Slashfood ran an intriguing post yesterday about the newish eating-disorder designation “orthorexia,” defined as a fixation on healthy eating that takes over one’s life. Linking to an article in UK newspaper The Guardian, blogger Nicole Weston explains that many orthorexics “are raw foodists, vegans, fruitarians or have habits so unusual, there is not yet an official name” (she cites the case of a person who will eat only yellow foods). Weston also mentions a 2004 University of Rome study that estimates up to 6 percent of people have the condition in some form.

My one problem with longish, well-written summaries like Weston’s is that they make it less likely that people will actually click through to the referenced article, since great blog summaries give readers the sense that they have a handle on the issue. That’s fine for the average wire story or straight-news article, but I feel like it’s a shame when it causes people not to read a truly fascinating piece like The Guardian’s, which is full of great details. For example, as reporter Kira Cochrane writes, “We are living in a uniquely orthorexic moment” where food-safety scares, conflicting health advice, and the prevalence of organic food trigger mass anxiety about food choices:

And, in this atmosphere, too, a marked quirkiness around food has become a source of fascination, even admiration. Where ‘that quirkiness used to reduce your status,’ says Deanne Jade, a psychologist and founder of the National Centre for Eating Disorders, ‘the attachment to strange eating systems and theories is now supported by a thriving industry and actually gives people a sense of status. So, for instance, when you go to a dinner party now, it’s quite usual for people to say, “Oh, I don’t eat protein and carbs together, or I don’t eat anything with the letter R in it, or on Tuesdays I can only eat red things.” And people are tolerant of that. The quirkiness has got a seal of approval.’

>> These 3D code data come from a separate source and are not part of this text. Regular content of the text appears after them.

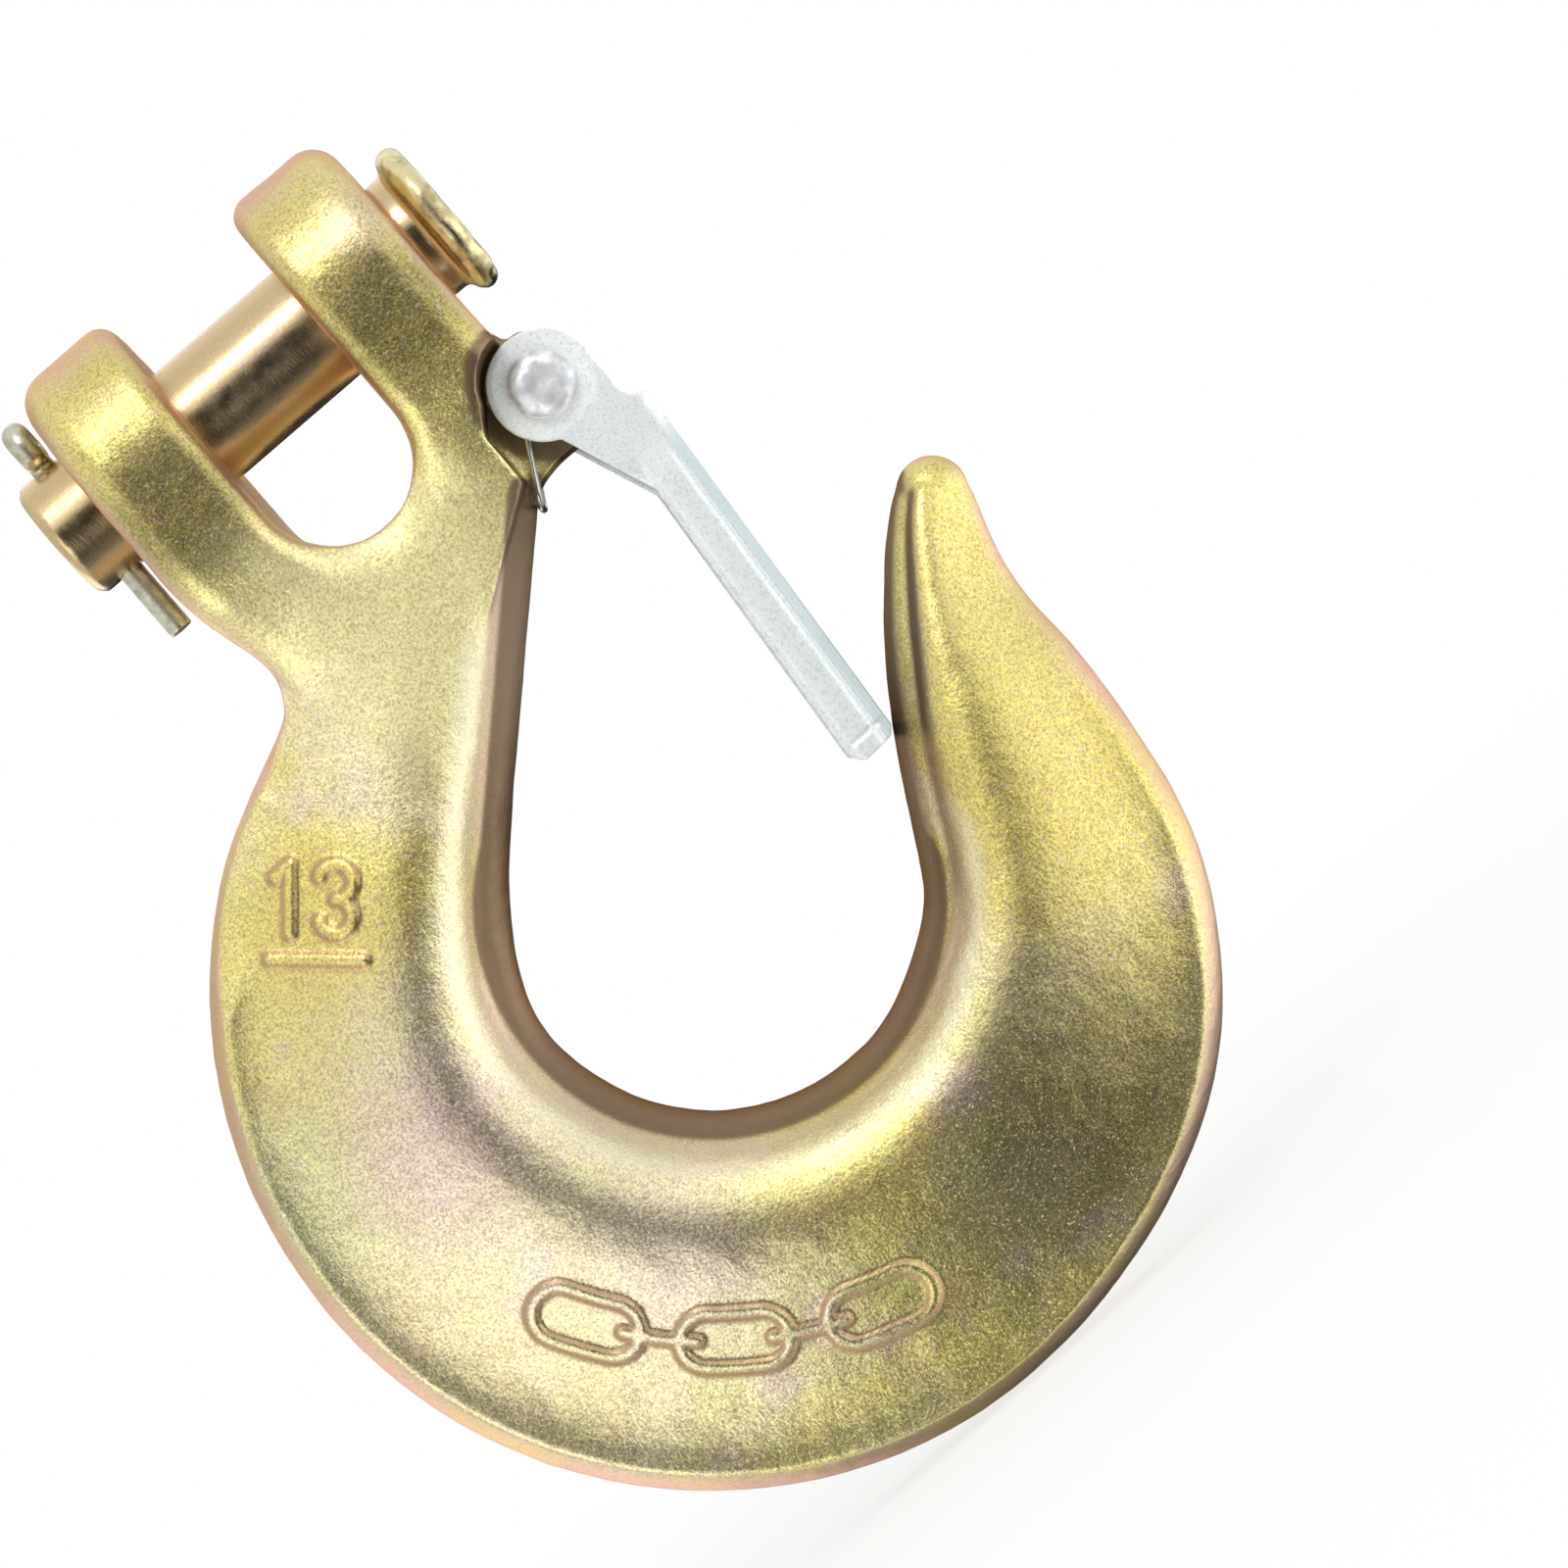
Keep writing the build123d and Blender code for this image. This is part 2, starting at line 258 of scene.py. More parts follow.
def neck_weights(points, normals):
    """1 on the faces of the neck, where the clevis runs into the bowl, and 0 away from it."""
    x = points[:, 0]
    z = points[:, 2]
    from_throat = throat_distance(x, z)
    weights = smoothstep(3.5 * MM, 8 * MM, from_throat)
    weights *= smoothstep(-56 * MM, -46 * MM, z)
    weights *= 1 - smoothstep(-27 * MM, -20 * MM, z)
    weights *= smoothstep(0.35, 0.7, np.abs(normals[:, 1]))
    return weights


# ---------------------------------------------------------------- raised marks

MARK_HEIGHT = 0.55 * MM
STROKE_HALF = 0.62 * MM
STROKE_SHOULDER = 0.42 * MM
NUMBER_CENTRE = (-36 * MM, -54 * MM)
LINK_RADIUS = 51 * MM
LINK_MIDDLE = math.radians(232.5)
LINK_STEP = 17.6 * MM
LINK_HALF = 3.2 * MM
LINK_ROUND = 3.3 * MM
BAR_HALF = 4.4 * MM


def arc_points(centre, radius, start, end, steps=14):
    """Points along an arc, angles in degrees."""
    turns = np.radians(np.linspace(start, end, steps))
    return [(centre[0] + radius * math.cos(t), centre[1] + radius * math.sin(t)) for t in turns]


def line_distance(u, v, path):
    """How far each point is from a bent stroke."""
    nearest = np.full(len(u), 1.0)
    for start, end in zip(path[:-1], path[1:]):
        nearest = np.minimum(nearest, segment_distance(u, v, start, end))
    return nearest


def number_strokes():
    """The strokes of a plain size number with a line under it, in millimetres about its centre."""
    one = [(-5.0, 4.9), (-3.2, 6.6), (-3.2, -1.6)]
    three_top = arc_points((2.3, 4.5), 2.1, 165, -88)
    three_low = arc_points((2.3, 0.45), 2.05, 88, -165)
    under = [(-5.6, -4.6), (5.6, -4.6)]
    return [one, three_top + three_low, under]


def number_distance(points):
    """How far each point is from the raised number, which stands upright in the picture."""
    x = points[:, 0] - NUMBER_CENTRE[0]
    z = points[:, 2] - NUMBER_CENTRE[1]
    u = x * math.cos(PICTURE_TURN) - z * math.sin(PICTURE_TURN)
    v = x * math.sin(PICTURE_TURN) + z * math.cos(PICTURE_TURN)
    nearest = np.full(len(points), 1.0)
    for stroke in number_strokes():
        path = [(a * MM, b * MM) for a, b in stroke]
        nearest = np.minimum(nearest, line_distance(u, v, path))
    return nearest


def level_stroke(u, v, middle, half):
    """How far each point is from a short level stroke."""
    return segment_distance(u, v, (middle - half, 0), (middle + half, 0))


def link_distance(points):
    """How far each point is from a row of plain chain links that follows the bowl."""
    x = points[:, 0] - BOWL_CENTRE[0]
    z = points[:, 2] - BOWL_CENTRE[1]
    turn = np.mod(np.arctan2(z, x), 2 * math.pi) - LINK_MIDDLE
    u = turn * LINK_RADIUS
    v = np.hypot(x, z) - LINK_RADIUS
    nearest = np.full(len(points), 1.0)
    for step in (-1, 0, 1):
        to_line = level_stroke(u, v, step * LINK_STEP, LINK_HALF)
        nearest = np.minimum(nearest, np.abs(to_line - LINK_ROUND))
    for step in (-0.5, 0.5):
        nearest = np.minimum(nearest, level_stroke(u, v, step * LINK_STEP, BAR_HALF))
    return nearest


def mark_rise(points, normals):
    """How far the marks lift the hook's front face at each point, and how much it is a mark's side, where
    the material paints shade.
    """
    nearest = np.minimum(number_distance(points), link_distance(points))
    lift = 1 - smoothstep(STROKE_HALF - STROKE_SHOULDER / 2, STROKE_HALF + STROKE_SHOULDER, nearest)
    front = smoothstep(0.6, 0.8, -normals[:, 1])
    edge = STROKE_HALF + STROKE_SHOULDER / 2
    sides = 1 - smoothstep(0.2 * MM, 0.6 * MM, np.abs(nearest - edge))
    return MARK_HEIGHT * lift * front, sides * front


# ---------------------------------------------------------------- node helpers


def add(tree, kind, inputs=None, **settings):
    """A new node. Settings are its own properties; inputs are values, or sockets to link."""
    node = tree.nodes.new(kind)
    for key, value in settings.items():
        setattr(node, key, value)
    for key, value in (inputs or {}).items():
        if isinstance(value, bpy.types.NodeSocket):
            tree.links.new(value, node.inputs[key])
        else:
            node.inputs[key].default_value = value
    return node


def calc(tree, operation, first, second=0.0, third=0.0):
    """The result of one Math node."""
    node = add(tree, "ShaderNodeMath", {0: first, 1: second, 2: third}, operation=operation)
    return node.outputs[0]


def fade(tree, value, low, high, to_low=0.0, to_high=1.0):
    """Smoothly turns low..high into to_low..to_high."""
    inputs = {"Value": value, "From Min": low, "From Max": high, "To Min": to_low, "To Max": to_high}
    return add(tree, "ShaderNodeMapRange", inputs, interpolation_type="SMOOTHSTEP").outputs[0]


def mix(tree, share, first, second, blend="MIX"):
    """The colour between first and second."""
    node = add(tree, "ShaderNodeMix", data_type="RGBA", blend_type=blend)
    for index, value in ((0, share), (6, first), (7, second)):
        if isinstance(value, bpy.types.NodeSocket):
            tree.links.new(value, node.inputs[index])
        else:
            node.inputs[index].default_value = value
    return node.outputs[2]


def colour(red, green, blue):
    """A colour with full alpha."""
    return (red, green, blue, 1.0)


def noise(tree, where, size, detail=2.0, roughness=0.5):
    """Noise from 0 to 1 whose blobs are about `size` across."""
    inputs = {"Vector": where, "Scale": 1 / size, "Detail": detail, "Roughness": roughness}
    return add(tree, "ShaderNodeTexNoise", inputs).outputs["Fac"]


def stretched(tree, where, factors):
    """Coordinates scaled differently along each axis, for brushed or drawn marks."""
    return add(tree, "ShaderNodeMapping", {"Vector": where, "Scale": factors}).outputs[0]


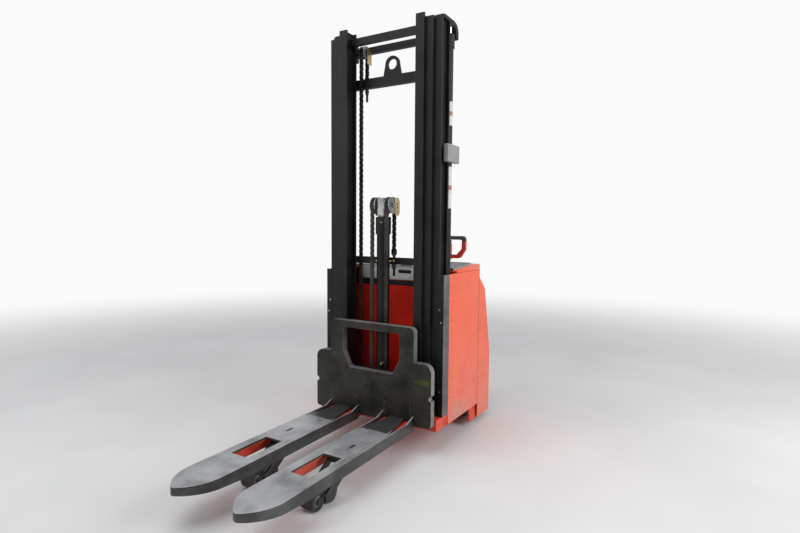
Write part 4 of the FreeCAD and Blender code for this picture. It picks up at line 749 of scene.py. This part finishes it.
# %% Chromed rods and painted hooks
rods_low, rods_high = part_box("lift_rods")
ram_high, gland_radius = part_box("side_cylinders")[1], 0.031
ram_x, ram_y = ram_high.x - gland_radius, ram_high.y - gland_radius
rod_radius = 0.015
stations = ((rods_low.z, rod_radius), (rods_high.z - 0.018, rod_radius))
rod = turned("lift_rod", "z", (ram_x, ram_y, 0), stations, sides=28)
mount(pair("chromed_rods", rod), "chrome_rod", "middle_stage")
top, back = rods_high.z, rods_high.y
arm = sawn(
    "lift_hook", "x", ram_x - 0.037, ram_x + 0.02,
    (
        (0.238, top - 0.02), (0.238, top - 0.004), (0.262, top), (back - 0.052, top),
        (back - 0.022, top - 0.01), (back - 0.004, top - 0.03), (back, top - 0.056), (back, top - 0.088),
        (back - 0.026, top - 0.088), (back - 0.034, top - 0.05), (back - 0.052, top - 0.034),
        (ram_y + 0.02, top - 0.03), (ram_y - 0.024, top - 0.026),
    ),
    round_off=0.004,
)
collar = turned("hook_collar", "z", (ram_x, ram_y, 0), ((top - 0.04, 0.019), (top - 0.012, 0.024)), sides=28)
hooks = mount(pair("lift_hooks", weld("lift_hook", arm, collar)), "mast_black", "middle_stage")
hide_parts("lift_rods")

# %% [markdown]
# Where a cylinder's rod comes out, its gland is screwed on: a ring with a groove, a wiper lip and a bleed
# screw. Stations along one turned piece give the ring and its groove.

# %% Cylinder glands
top = ram_high.z
gland = turned(
    "gland", "z", (ram_x, ram_y, 0),
    ((top - 0.066, 0.0265), (top - 0.064, 0.0305), (top - 0.046, 0.0305), (top - 0.044, 0.0285),
     (top - 0.04, 0.0285), (top - 0.038, 0.0308), (top - 0.008, 0.0308), (top + 0.001, 0.027),
     (top + 0.004, 0.0215), (top + 0.004, 0.0155)),
    sides=36,
)
stations = ((-0.036, 0.0045), (-0.027, 0.006))
bleed = turned("bleed_screw", "y", (ram_x - 0.006, ram_y, top - 0.02), stations, sides=6)
mount(pair("glands", weld("gland", gland, bleed)), "mast_black", "front_frame")

head_low, head_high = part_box("free_cylinder")
top, free_y = head_high.z, (head_low.y + head_high.y) / 2
free_gland = turned(
    "free_gland", "z", (0, free_y, 0),
    ((top - 0.096, 0.04), (top - 0.094, 0.0443), (top - 0.062, 0.0443), (top - 0.06, 0.0425),
     (top - 0.055, 0.0425), (top - 0.053, 0.0443), (top - 0.004, 0.0443), (top + 0.003, 0.04),
     (top + 0.004, 0.023)),
    sides=40,
)
mount(free_gland, "mast_black", "inner_stage")
union_z = 0.445
nipple = turned(
    "collar_nipple", "y", (0.016, free_y - 0.04, top - 0.03), ((-0.012, 0.003), (-0.006, 0.0055), (0, 0.0075)),
    sides=6,
)
union = turned(
    "cylinder_union", "y", (0.02, free_y - 0.03, union_z),
    ((-0.022, 0.006), (-0.012, 0.009), (-0.01, 0.011), (0, 0.011)), sides=6,
)
mount(weld("brass_fittings", nipple, union), "yellow_zinc", "inner_stage")

# %% [markdown]
# The free-lift cylinder is strapped to the cross bar of the inner stage by a bent rod whose ends come
# through the bar, each with a washer and a nut. A small ring spun half way round the cylinder is the strap.

# %% Strap and nuts on the cross bar
cross_z, strap_x, strap_thick, cross_bar_front = 1.038, 0.0455, 0.006, 0.2675
ring_place = {"location": (strap_x, free_y, cross_z), "rotation": (math.pi / 2, 0, 0)}
strap = settle(disc("cylinder_strap", 10, strap_thick, "NOTHING", **ring_place))
start_edit()
bpy.ops.mesh.spin(steps=18, angle=math.pi, center=(0, free_y, cross_z), axis=(0, 0, -1))
end_edit()
bpy.ops.object.shade_smooth_by_angle(angle=math.radians(60))
parts = [strap]
nut_and_washer = ((-0.011, 0.0075), (-0.0095, 0.0095), (-0.002, 0.0095), (-0.0018, 0.0125), (0, 0.0125))
leg = ((-0.001, strap_thick), (0.04, strap_thick))
for x in (strap_x, -strap_x):
    parts.append(turned("strap_leg", "y", (x, free_y, cross_z), leg, sides=10))
    parts.append(turned("strap_nut", "y", (x, cross_bar_front, cross_z), nut_and_washer, sides=6))
mount(weld("cylinder_strap", *parts), "yellow_zinc", "inner_stage")

# %% [markdown]
# Every chain ends in an anchor: a clevis head with a cross pin, a threaded rod through the bar and lock
# nuts under it. The rods are in the model, and the clevis cheeks, pins and nuts are added here.

# %% Chain anchors
def anchor(name, x, y, top, under, cone=0.0):
    """Clevis cheeks with their pin at the rod's top, and a cone or two lock nuts under the bar."""
    deep = 0.0075
    cheek = (
        (y - deep, top - 0.034), (y + deep, top - 0.034), (y + deep * 1.25, top - 0.016),
        (y + deep, top - 0.002), (y - deep, top - 0.002), (y - deep * 1.25, top - 0.016),
    )
    parts = [
        sawn(name + "_cheek", "x", x + side, x + side + 0.002, cheek, round_off=0.0008)
        for side in (-0.0145, 0.0125)
    ]
    pin = ((-0.0175, 0.0035), (-0.017, 0.0045), (0.017, 0.0045), (0.0175, 0.0035))
    parts.append(turned(name + "_pin", "x", (x, y, top - 0.01), pin, sides=12))
    boss = ((top - 0.046, 0.0085), (top - 0.034, 0.0125), (top - 0.02, 0.0125))
    parts.append(turned(name + "_boss", "z", (x, y, 0), boss, sides=16))
    if cone:
        profile = ((under - cone, 0.0072), (under - cone + 0.004, 0.0084), (under, 0.0135))
        parts.append(turned(name + "_cone", "z", (x, y, 0), profile, sides=16))
        return weld(name, *parts)
    nut = ((-0.012, 0.011), (-0.011, 0.0125), (-0.001, 0.0125), (0, 0.011))
    for up in (under, under - 0.014):
        parts.append(turned(name + "_nut", "z", (x, y, up), nut, sides=6))
    return weld(name, *parts)


mast_chain_back, eye_bar_under = 0.35, 2.054
mast_rear_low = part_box("mast_chain_rear")[0].z
mast_anchor = anchor("mast_anchor", mast_chain_x, mast_chain_back, mast_rear_low, eye_bar_under, cone=0.031)
mount(pair("mast_anchors", mast_anchor), "fitting_black", "front_frame")
free_chain_back, cross_bar_under = 0.27, 1.018
free_rear_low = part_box("free_chain_rear")[0].z
free_anchor = anchor("free_anchor", free_chain_x, free_chain_back, free_rear_low, cross_bar_under)
mount(pair("free_anchors", free_anchor), "fitting_black", "inner_stage")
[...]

The article explains that orthorexics often wear their food choices as a badge of honor, flaunting them in dining situations and online. Here Cochrane gets a quote from psychotherapist Mary Wood that’s one of the best I’ve read in food media recently:

‘If you just eat watermelon and bananas,’ sighs Wood, ‘everyone will find you fascinating.’

Of course, a recent story about grown men and women with childlike food phobias would seem to contradict Wood’s point: These chronically finicky folks often feel so embarrassed admitting their pickiness to others that they’ll eat only in secret or with a spouse. And if you think that kind of behavior is kooky and sad, wait’ll you get a load of pica and geophagia.